Non ci si è fatti però mancare nulla anche a livello di calciatori. In via Sanseverino, in queste due stagioni, ne sono passati ben 71 (39 nella scorsa stagione, 32 quest’anno). Con un particolare: quando se ne vanno da Trento, tornano a giocare bene. Dragoni, per dire, adesso è titolare fisso a Lecco nella formazione allenata da Marco Gaburro (altro ex mister gialloblù) che domenica scorsa ha conquistato in anticipo la promozione in serie C e Bardelloni nell’Adrense ha ripreso a segnare.

IL GUAIO VERO

«Dove son troppi a comandare nasce la confusione» disse una volta l’ex presidente della Repubblica Luigi Einaudi.
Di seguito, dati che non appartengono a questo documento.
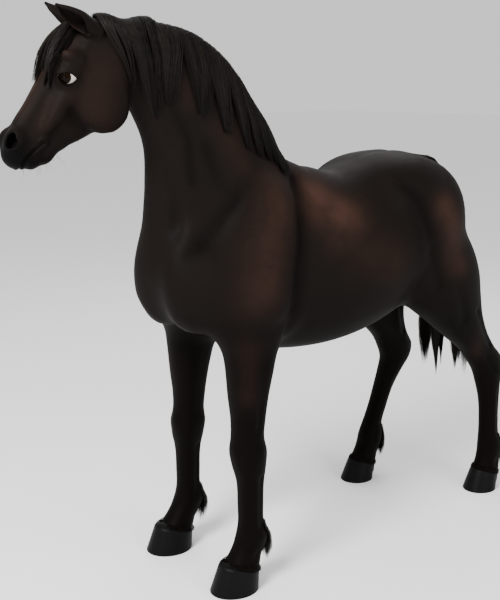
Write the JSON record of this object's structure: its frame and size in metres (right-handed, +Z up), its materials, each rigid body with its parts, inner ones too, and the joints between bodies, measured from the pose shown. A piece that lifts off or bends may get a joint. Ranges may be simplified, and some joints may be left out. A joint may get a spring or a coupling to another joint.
{
  "type": "horse",
  "caption": "Life-size horse standing still with its head turned slightly aside: compact build, arched neck, black-brown coat, long mane, forelock and tail.",
  "frame": {"origin": "on the floor under the middle of the bounding box", "axes": "+Z up, +X to the horse's left, the horse faces -Y"},
  "size_m": [0.5906, 2.1696, 1.9631],
  "materials": {
    "coat": "short, smooth black-brown hair with a soft sheen",
    "long_hair": "long, nearly black hair in locks",
    "horn": "dark grey hoof horn, satin",
    "eye": "wet dark brown eye"
  },
  "bodies": {
    "root": {"head": "coat", "ear_left": "coat", "ear_right": "coat", "eye_left": "eye", "eye_right": "eye", "neck": "coat", "trunk": "coat", "foreleg_left_upper": "coat", "foreleg_left_lower": "coat", "foreleg_right_upper": "coat", "foreleg_right_lower": "coat", "hindleg_left_upper": "coat", "hindleg_left_lower": "coat", "hindleg_right_upper": "coat", "hindleg_right_lower": "coat", "hoof_fore_left": "horn", "hoof_fore_right": "horn", "hoof_hind_left": "horn", "hoof_hind_right": "horn", "mane": "long_hair", "forelock": "long_hair", "tail": "long_hair"}
  },
  "joints": []
}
Al Calcio Trento abbiamo un presidente, due vicepresidenti, un direttore generale, sette consiglieri di amministrazione, un team manager, un dirigente accompagnatore oltre a tutto lo staff tecnico. Intorno a questo arcipelago dirigenziale ruotano altri personaggi, con o senza ruolo. E tutti dicono la loro, tutti saprebbero come risolvere la situazione, tutti sono pronti a dare la colpa all’altro.

Alla Trentino Volley ognuno rispetta il ruolo che gli viene assegnato e la decisioni fondamentali vengono assunte da tre persone: il presidente Diego Mosna, il general manager Bruno Da Re e l’allenatore Angelo Lorenzetti. Punto. E le cose, lo dicono i risultati, funzionano.   

È pur vero che la serie D è gestita dalla Lega nazionale dilettanti, ma in via Sanseverino quest’ultimo termine l’han preso fin troppo sul serio. E in questa situazione ha probabilmente ragione una delle 71 meteore viste in questi due anni al Briamasco, l’attaccante Tommaso Lella: «A Trento c’è tutto per fare calcio, niente per metterlo in pratica».